Noname tore her set apart. Her band was sick, guitarist killing it, drummer going hard, and keyboardist/bassist/backing vocalist/flee nigga holdin it down. Noname herself was downright ethereal. She had amazing stage presence, was dripping head to toe in a very rare Polo rugby and plaid skirt, brown skin poppin and hair on point. Her vocals were incredible, engaging the audience with her packed, dense, poetic lyrics. It felt more like seeing another one of Chicago’s legendary daughters; Gwendolyn Brooks with a beat. I was in awe. It took me back to Louder Than a Bomb, Chicago’s phenomenal youth poetry slam festival. Mikey and I were geeked up, geeking out, but characters like us were few and far between. Noname was pressed. When she would hit the chorus on tracks like Diddy Bop or Shadow Man and do that cool thing that musicians do when they point the mic at the crowd and feel the love, she was met instead with about seven or eight hoarse voices trying their best.

Nothing makes you really miss home more than having a bunch of interlopers fuck up your memories of rocking Chicago shows.

That’s harsh. The crowd loved Noname.
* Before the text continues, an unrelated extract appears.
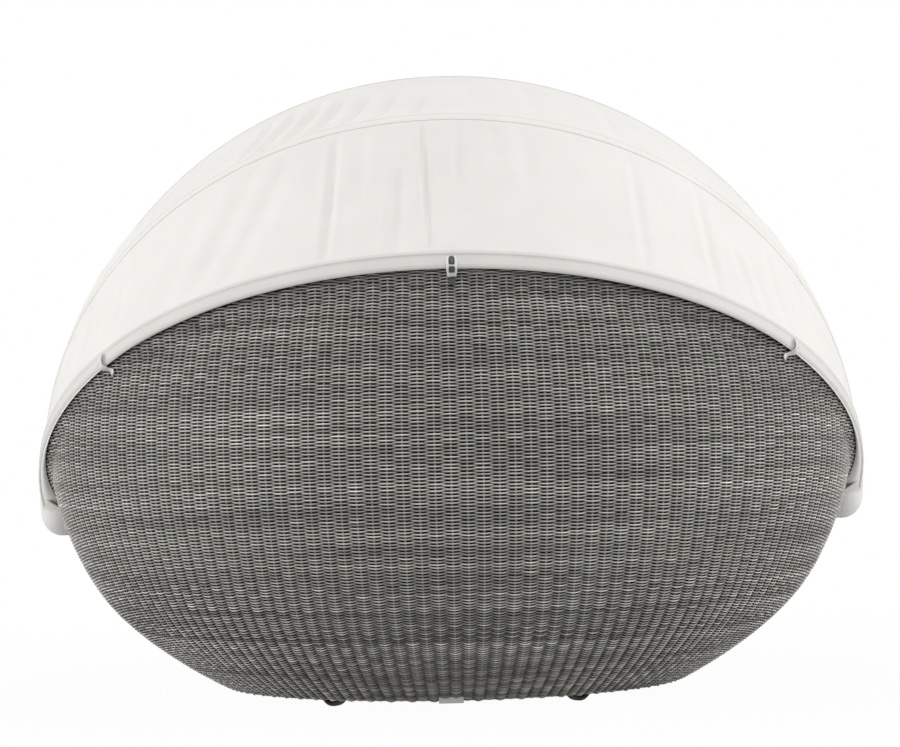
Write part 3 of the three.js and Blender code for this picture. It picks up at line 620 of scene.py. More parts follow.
# Each panel bulges a little towards its sides
BULGES = [5, 11, 6]
BULGE_PLACE = 0.62
BULGE_WIDTH = 0.26

# Folds in the cloth between two bows: X at the lower bow and at the upper bow, half width, depth, and from
# and to which share of the way up they run
FOLD_DEPTH = 1.85
FOLD_WIDTH = 0.85
FOLD_FADE = 0.25
FOLD_SHOULDERS = [(0.45, 1.9), (0.3, -2.1)]
FOLDS = {
    0: [
        (232, 214, 9, 3.2, -0.2, 1.1), (170, 160, 16, 1.6, 0.4, 1.2), (96, 84, 14, 3.0, -0.2, 0.75),
        (30, 44, 8, 3.6, -0.2, 1.2), (-22, -30, 10, 2.0, 0.4, 1.2), (-110, -96, 16, 1.1, 0.5, 1.2),
        (-170, -158, 18, 1.0, 0.45, 1.2), (-384, -374, 10, 1.8, -0.2, 1.0), (-528, -506, 10, 3.4, -0.2, 1.1),
        (-600, -560, 11, 2.4, -0.2, 0.7), (-632, -590, 9, 2.4, -0.2, 0.7), (-676, -640, 12, 4.2, -0.1, 1.1),
        (-760, -730, 16, 3.4, 0.1, 1.1), (500, 372, 26, 2.2, -0.2, 1.1), (430, 300, 24, 1.8, -0.1, 1.1),
        (575, 470, 24, 1.6, -0.1, 1.1), (664, 640, 9, 2.4, 0.0, 1.1), (706, 684, 9, 2.8, -0.1, 1.1),
        (756, 738, 10, 2.6, -0.1, 1.1), (800, 786, 10, 2.2, 0.0, 1.1),
    ],
    1: [
        (420, 352, 11, 3.4, -0.2, 1.0), (378, 300, 11, 4.0, -0.2, 1.0), (322, 246, 12, 4.2, -0.2, 0.95),
        (262, 196, 12, 3.6, -0.2, 0.9), (196, 140, 13, 3.0, -0.2, 0.85), (128, 84, 13, 2.4, -0.2, 0.8),
        (56, 26, 13, 2.2, -0.2, 0.75), (-60, -60, 22, 0.9, -0.2, 1.1), (-190, -176, 22, 0.8, -0.2, 1.1),
        (-360, -330, 18, 1.2, -0.1, 1.0), (-520, -470, 16, 1.6, -0.1, 1.0), (-640, -600, 14, 2.2, -0.1, 1.0),
        (640, 590, 14, 2.2, -0.1, 1.0), (560, 500, 14, 2.0, -0.1, 1.0), (730, 706, 11, 2.2, -0.1, 1.0),
        (-730, -706, 11, 2.2, -0.1, 1.0),
    ],
}
FOLDS[2] = [
    (x, x + random.uniform(-30, 30), random.uniform(9, 20), random.uniform(1.0, 3.0), -0.1, 1.1)
    for x in np.linspace(-760, 760, 22) + random.normal(0, 14, 22)
]


def fold_depth(layer, points, share):
    """How far the cloth is pressed in by its folds, at points whose share of the way up is known."""
    depth = np.zeros(points.shape[:2])
    for low, high, wide, deep, start, end in FOLDS[layer]:
        centre = low + (high - low) * share
        off = (points[..., 0] - centre) / (wide * FOLD_WIDTH)
        fade = np.clip((share - start) / FOLD_FADE, 0, 1) * np.clip((end - share) / FOLD_FADE, 0, 1)
        raised = sum(rise * np.exp(-((off - spot) ** 2)) for rise, spot in FOLD_SHOULDERS)
        depth += FOLD_DEPTH * deep * smooth(fade) * (np.exp(-(off**2)) - raised)
    return depth * np.sin(np.pi * np.clip(share * 0.86 + 0.07, 0, 1)) ** 0.7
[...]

They were bouncing up and down with the irresistible melodies and percussion, and begged her to do an encore when the set ended. They engaged her with every call-and-response, and let out applause and whistles every time she flexed her dope vocals. They were excited to see her and most definitely appreciated her incredible presence and musicianship. There were plenty of fans doing their absolute best to sing along. Knowing every word to every song is by no means a prerequisite for concert attendance, but knowing half the words to at least half of the hooks is courteous.

The crowd’s peculiar relationship with Noname parallels a greater puzzle about Chicago’s emergence as a force in hip-hop, and hip-hop’s evolution into America’s premier musical export. With the globalization of a cultural art form like hip-hop comes some unexpected patrons that will have to access the art in a much different way than natives do. Chicago has been dictating national conversations lately. From crime to education, and now, rap music. As people are drawn to the city’s vibrancy and deep cultural importance, they will not enter the discussions with the level of information we would like them to have.

Chicago is finally getting the attention it deserves. Hip-hop buzz makers, a la XXL’s annual freshmen list, have been sweeping up the hottest names from Chicago’s bountiful cornucopia of musical talent. Albeit, a little (read as: glaringly) late. Prime example: G Herbo was named a freshman last year, despite having 2-3 years of national buzz and decent exposure under his belt. Guess the kid just had to change his name to be noticed by the ever attentive arbiters of taste editing those lists. Chief Keef was, rightfully so, the first of Chicago’s new guard to make it to the industry “who’s who” lists, and in doing so, started what the don dada of Chicago rap media, Andrew Barber, refers to as the Chicago Gold Rush. Since this frenzied period of talent curation around late 2011, early 2012, the city has been the hottest breeding ground of young hip-hop talent not named Atlanta.

Chicago’s influence is even felt here, in ever-sunny, very white Claremont, California. When you get lucky and encounter someone bumping rap music, you’re liable to hear some Chicago talent. Chance has deservedly become a force to be reckoned with, popping up as idiosyncratic as ever amongst rap’s elite, traditional superstars. Chief Keef is quietly the biggest influence to the new wave of Soundcloud trap stars and is well respected amongst those with an affinity for the genre. This year, Pomona has hosted two young Chicago stars; the aforementioned, incredible Noname and the bouncy, energetic Joey Purp.

And as Chicago begins to matter to my peers as it has always mattered to me, I find myself caught between divergent images of what cultural appreciation is. I love the big upping the city is getting; I hate the ignorance that can birth it.